▸ Required work:
From the records below, transcribe only the lines running from the one with "part_file(sleeve(spring_r, spring_bore, flange_x1" through the one with "if empty is". Keep both of those end lines.

▸ Records supplied:
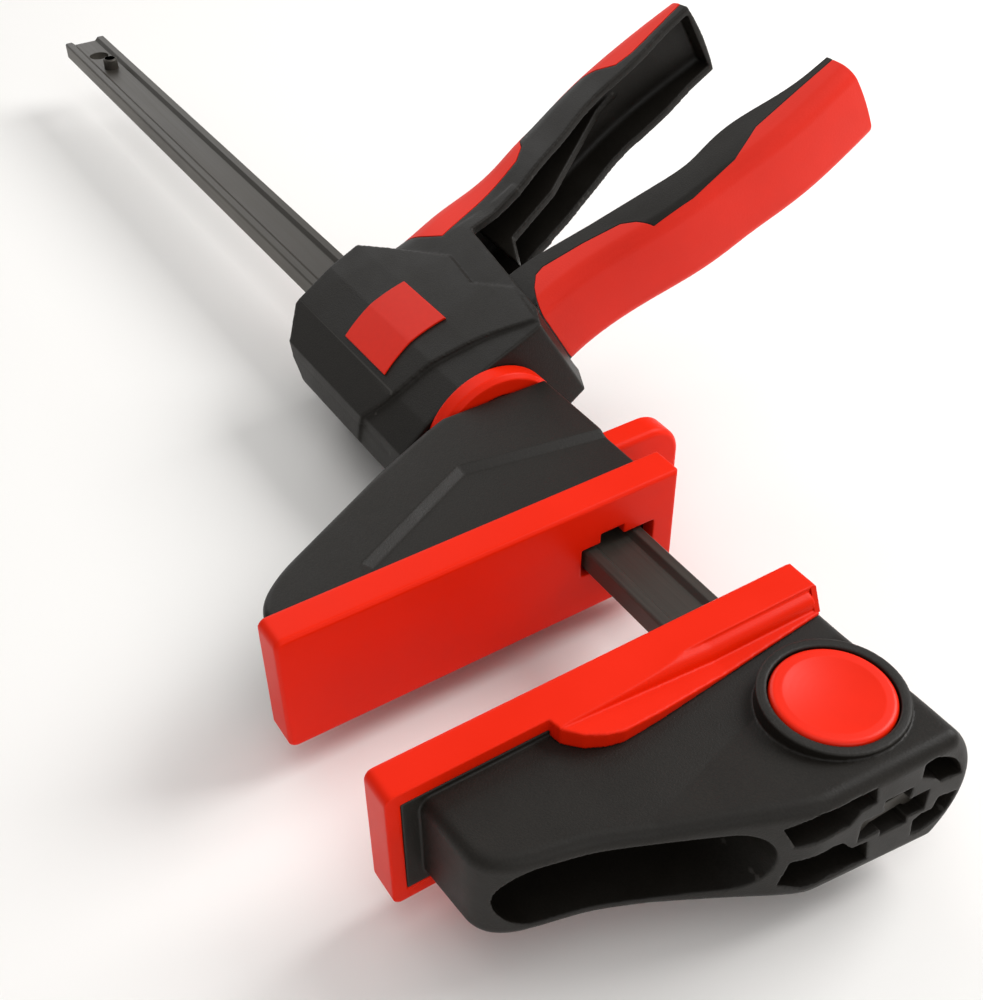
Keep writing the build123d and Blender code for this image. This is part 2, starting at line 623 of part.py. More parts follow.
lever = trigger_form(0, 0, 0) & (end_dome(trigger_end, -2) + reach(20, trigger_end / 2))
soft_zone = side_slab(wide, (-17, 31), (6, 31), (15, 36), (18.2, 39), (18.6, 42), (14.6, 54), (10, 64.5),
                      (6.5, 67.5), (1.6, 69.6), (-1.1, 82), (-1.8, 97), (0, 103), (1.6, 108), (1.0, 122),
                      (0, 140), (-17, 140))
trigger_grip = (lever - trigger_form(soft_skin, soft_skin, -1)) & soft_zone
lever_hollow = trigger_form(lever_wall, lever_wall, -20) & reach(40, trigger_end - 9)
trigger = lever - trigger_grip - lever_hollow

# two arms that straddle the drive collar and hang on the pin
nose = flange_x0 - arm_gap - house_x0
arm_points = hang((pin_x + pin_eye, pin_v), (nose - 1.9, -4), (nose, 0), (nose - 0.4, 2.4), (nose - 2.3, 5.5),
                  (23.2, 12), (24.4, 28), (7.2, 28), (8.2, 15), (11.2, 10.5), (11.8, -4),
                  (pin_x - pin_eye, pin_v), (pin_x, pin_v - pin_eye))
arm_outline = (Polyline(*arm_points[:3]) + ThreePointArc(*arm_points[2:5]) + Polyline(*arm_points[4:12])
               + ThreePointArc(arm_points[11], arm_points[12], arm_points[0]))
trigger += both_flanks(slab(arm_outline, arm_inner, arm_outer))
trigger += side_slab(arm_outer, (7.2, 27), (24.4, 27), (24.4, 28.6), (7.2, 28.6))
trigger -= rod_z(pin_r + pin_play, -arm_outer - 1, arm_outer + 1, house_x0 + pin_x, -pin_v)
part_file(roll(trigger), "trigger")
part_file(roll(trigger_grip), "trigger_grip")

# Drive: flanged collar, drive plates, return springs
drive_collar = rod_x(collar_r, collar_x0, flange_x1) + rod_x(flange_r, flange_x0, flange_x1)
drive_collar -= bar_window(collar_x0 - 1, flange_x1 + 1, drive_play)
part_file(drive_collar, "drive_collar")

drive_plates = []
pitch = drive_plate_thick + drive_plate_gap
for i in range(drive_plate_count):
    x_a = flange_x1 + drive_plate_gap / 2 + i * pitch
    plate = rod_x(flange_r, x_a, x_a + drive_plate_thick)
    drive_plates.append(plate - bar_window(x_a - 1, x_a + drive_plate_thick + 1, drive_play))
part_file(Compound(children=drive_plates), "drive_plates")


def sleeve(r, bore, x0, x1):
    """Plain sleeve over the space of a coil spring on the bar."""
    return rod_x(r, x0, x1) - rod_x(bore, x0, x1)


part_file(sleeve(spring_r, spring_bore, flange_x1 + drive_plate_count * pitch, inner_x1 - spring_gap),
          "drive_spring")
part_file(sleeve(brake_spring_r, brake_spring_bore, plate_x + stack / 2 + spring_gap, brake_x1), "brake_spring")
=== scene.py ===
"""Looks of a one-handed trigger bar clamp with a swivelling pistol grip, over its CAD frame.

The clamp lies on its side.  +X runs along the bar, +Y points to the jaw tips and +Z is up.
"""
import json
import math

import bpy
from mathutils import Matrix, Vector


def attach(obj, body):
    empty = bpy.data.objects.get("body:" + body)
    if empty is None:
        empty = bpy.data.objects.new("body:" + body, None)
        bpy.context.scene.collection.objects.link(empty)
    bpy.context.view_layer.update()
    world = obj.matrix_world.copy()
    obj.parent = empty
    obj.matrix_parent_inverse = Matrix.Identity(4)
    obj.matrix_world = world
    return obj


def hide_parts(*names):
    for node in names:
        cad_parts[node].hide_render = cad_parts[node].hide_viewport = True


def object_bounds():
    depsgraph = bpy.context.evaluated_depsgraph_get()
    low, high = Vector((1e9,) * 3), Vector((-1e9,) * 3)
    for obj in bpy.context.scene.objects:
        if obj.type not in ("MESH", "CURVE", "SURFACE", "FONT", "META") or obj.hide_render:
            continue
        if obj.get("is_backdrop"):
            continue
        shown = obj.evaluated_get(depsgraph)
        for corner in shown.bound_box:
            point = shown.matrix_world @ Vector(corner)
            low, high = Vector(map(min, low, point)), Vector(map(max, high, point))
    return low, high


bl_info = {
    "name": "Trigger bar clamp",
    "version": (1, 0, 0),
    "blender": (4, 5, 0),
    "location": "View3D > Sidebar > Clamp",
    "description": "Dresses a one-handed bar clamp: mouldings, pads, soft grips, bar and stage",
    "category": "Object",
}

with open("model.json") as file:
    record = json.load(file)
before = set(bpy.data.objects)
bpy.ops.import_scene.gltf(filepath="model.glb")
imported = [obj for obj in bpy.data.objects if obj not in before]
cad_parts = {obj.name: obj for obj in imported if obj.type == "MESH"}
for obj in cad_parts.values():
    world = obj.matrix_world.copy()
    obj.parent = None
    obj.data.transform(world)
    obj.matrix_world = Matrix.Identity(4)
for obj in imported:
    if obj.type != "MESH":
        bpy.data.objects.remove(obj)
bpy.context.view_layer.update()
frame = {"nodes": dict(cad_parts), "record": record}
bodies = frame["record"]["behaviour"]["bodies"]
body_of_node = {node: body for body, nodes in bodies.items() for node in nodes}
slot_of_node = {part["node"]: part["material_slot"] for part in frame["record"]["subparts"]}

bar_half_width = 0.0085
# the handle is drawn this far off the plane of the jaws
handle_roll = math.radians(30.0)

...

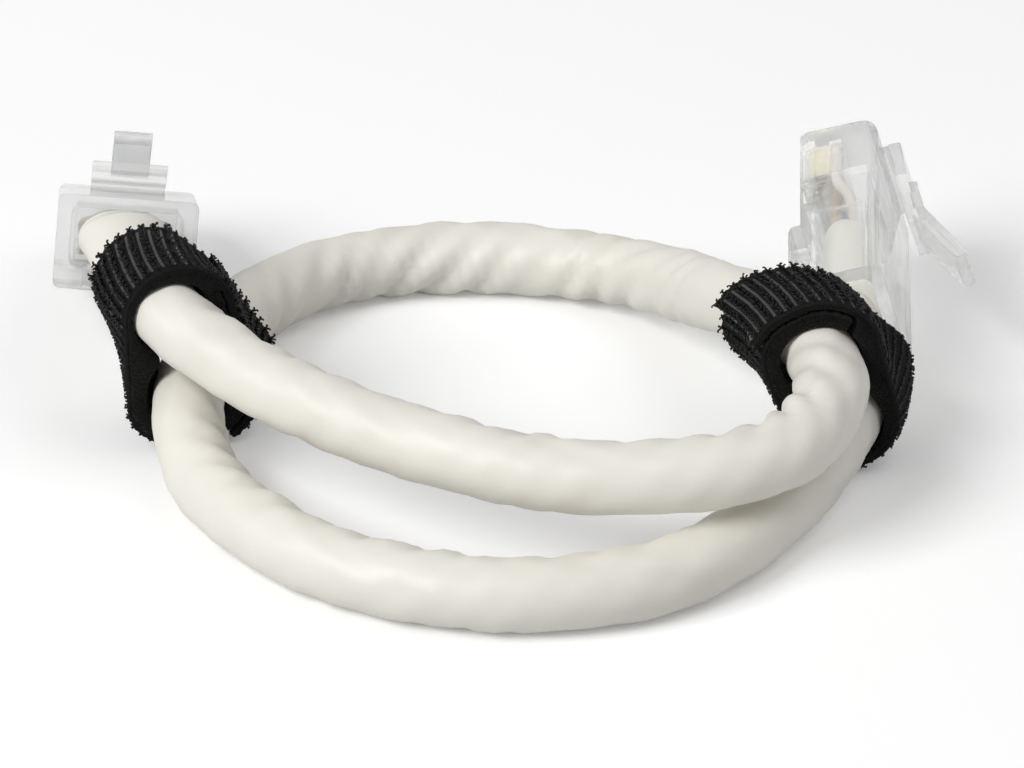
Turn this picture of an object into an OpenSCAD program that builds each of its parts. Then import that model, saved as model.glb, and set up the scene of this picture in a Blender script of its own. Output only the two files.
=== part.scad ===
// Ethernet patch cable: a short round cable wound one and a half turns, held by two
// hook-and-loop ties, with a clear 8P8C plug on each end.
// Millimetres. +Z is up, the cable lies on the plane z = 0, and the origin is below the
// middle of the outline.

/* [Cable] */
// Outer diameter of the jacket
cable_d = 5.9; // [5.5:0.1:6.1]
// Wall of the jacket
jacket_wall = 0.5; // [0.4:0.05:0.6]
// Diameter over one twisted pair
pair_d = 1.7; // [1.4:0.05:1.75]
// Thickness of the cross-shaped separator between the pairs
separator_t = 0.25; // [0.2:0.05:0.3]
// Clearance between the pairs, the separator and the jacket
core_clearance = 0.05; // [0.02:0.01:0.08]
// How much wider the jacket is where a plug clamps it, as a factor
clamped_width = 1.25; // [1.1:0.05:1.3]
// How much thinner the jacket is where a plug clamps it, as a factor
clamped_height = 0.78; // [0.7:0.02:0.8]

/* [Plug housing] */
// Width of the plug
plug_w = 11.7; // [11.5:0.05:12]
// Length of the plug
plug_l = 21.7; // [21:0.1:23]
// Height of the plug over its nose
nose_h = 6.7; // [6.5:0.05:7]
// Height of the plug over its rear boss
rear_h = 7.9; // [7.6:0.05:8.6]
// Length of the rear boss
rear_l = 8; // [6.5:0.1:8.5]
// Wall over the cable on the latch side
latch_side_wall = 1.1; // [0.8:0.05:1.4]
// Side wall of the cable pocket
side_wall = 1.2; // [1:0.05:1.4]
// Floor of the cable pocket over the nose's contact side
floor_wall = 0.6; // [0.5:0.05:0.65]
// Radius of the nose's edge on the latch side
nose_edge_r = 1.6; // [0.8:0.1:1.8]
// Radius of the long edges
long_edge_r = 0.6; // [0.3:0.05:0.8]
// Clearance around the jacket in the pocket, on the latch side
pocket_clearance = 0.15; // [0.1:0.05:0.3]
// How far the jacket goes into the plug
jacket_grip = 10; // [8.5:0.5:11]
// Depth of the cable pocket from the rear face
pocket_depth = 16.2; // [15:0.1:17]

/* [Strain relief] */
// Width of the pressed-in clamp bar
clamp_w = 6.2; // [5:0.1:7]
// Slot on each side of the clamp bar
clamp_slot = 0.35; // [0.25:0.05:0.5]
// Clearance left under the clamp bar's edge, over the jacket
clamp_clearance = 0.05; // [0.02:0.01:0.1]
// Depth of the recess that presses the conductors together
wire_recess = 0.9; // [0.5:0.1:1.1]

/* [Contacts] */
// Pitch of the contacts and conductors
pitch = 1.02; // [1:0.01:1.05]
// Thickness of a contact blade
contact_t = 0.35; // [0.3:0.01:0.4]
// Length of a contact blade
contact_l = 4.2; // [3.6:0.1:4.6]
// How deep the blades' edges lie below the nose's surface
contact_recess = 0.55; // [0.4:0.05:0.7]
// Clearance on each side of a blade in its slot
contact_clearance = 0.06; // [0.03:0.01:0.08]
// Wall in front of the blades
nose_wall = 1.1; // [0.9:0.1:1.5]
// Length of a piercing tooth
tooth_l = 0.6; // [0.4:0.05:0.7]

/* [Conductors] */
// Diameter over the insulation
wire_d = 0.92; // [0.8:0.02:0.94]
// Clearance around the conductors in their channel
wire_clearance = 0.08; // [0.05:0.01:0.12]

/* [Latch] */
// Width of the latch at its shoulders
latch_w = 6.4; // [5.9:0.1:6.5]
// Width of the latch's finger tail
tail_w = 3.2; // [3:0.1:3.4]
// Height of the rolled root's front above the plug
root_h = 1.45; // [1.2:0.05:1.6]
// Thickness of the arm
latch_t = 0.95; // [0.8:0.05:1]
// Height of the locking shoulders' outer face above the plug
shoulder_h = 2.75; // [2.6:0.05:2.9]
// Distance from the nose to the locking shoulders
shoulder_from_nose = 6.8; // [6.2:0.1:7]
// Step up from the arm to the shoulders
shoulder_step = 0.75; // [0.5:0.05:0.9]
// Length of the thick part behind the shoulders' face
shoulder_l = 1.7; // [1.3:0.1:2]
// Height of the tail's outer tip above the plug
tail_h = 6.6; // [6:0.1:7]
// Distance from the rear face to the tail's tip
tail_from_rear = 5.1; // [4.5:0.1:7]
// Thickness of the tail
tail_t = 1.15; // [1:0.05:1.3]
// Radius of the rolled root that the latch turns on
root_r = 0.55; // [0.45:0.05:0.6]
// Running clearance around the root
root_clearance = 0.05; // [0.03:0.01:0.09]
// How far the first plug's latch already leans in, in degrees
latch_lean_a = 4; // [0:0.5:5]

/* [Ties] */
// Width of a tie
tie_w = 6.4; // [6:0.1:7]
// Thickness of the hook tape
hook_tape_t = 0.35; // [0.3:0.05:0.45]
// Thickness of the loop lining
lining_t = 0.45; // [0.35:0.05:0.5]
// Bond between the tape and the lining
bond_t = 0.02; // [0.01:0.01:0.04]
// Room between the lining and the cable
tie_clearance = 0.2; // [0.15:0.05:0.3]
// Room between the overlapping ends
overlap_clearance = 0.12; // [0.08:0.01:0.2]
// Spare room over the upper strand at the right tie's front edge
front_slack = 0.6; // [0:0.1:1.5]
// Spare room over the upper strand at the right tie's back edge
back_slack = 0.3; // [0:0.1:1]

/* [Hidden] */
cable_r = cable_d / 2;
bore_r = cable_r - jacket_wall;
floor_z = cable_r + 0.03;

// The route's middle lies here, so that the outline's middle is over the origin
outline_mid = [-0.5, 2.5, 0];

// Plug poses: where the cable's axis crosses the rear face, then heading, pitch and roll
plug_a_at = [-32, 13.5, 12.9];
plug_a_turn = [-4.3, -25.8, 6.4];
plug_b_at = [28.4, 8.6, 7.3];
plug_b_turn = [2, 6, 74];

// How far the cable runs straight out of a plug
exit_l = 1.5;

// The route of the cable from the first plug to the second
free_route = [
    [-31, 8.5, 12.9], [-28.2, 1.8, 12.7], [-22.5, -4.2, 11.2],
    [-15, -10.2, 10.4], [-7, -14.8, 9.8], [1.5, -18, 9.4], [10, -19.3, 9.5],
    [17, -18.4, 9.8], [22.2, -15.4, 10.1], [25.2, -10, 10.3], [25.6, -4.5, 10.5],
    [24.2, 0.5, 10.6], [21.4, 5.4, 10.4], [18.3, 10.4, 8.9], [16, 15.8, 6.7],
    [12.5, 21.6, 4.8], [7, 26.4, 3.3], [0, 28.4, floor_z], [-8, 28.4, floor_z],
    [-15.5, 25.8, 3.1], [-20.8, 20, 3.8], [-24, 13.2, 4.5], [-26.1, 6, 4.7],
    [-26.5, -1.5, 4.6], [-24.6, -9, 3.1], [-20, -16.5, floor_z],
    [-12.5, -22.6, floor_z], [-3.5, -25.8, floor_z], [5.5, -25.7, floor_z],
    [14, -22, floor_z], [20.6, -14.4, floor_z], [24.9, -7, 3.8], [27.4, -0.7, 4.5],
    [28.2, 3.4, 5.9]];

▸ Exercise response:
part_file(sleeve(spring_r, spring_bore, flange_x1 + drive_plate_count * pitch, inner_x1 - spring_gap),
          "drive_spring")
part_file(sleeve(brake_spring_r, brake_spring_bore, plate_x + stack / 2 + spring_gap, brake_x1), "brake_spring")
=== scene.py ===
"""Looks of a one-handed trigger bar clamp with a swivelling pistol grip, over its CAD frame.

The clamp lies on its side.  +X runs along the bar, +Y points to the jaw tips and +Z is up.
"""
import json
import math

import bpy
from mathutils import Matrix, Vector


def attach(obj, body):
    empty = bpy.data.objects.get("body:" + body)
    if empty is None:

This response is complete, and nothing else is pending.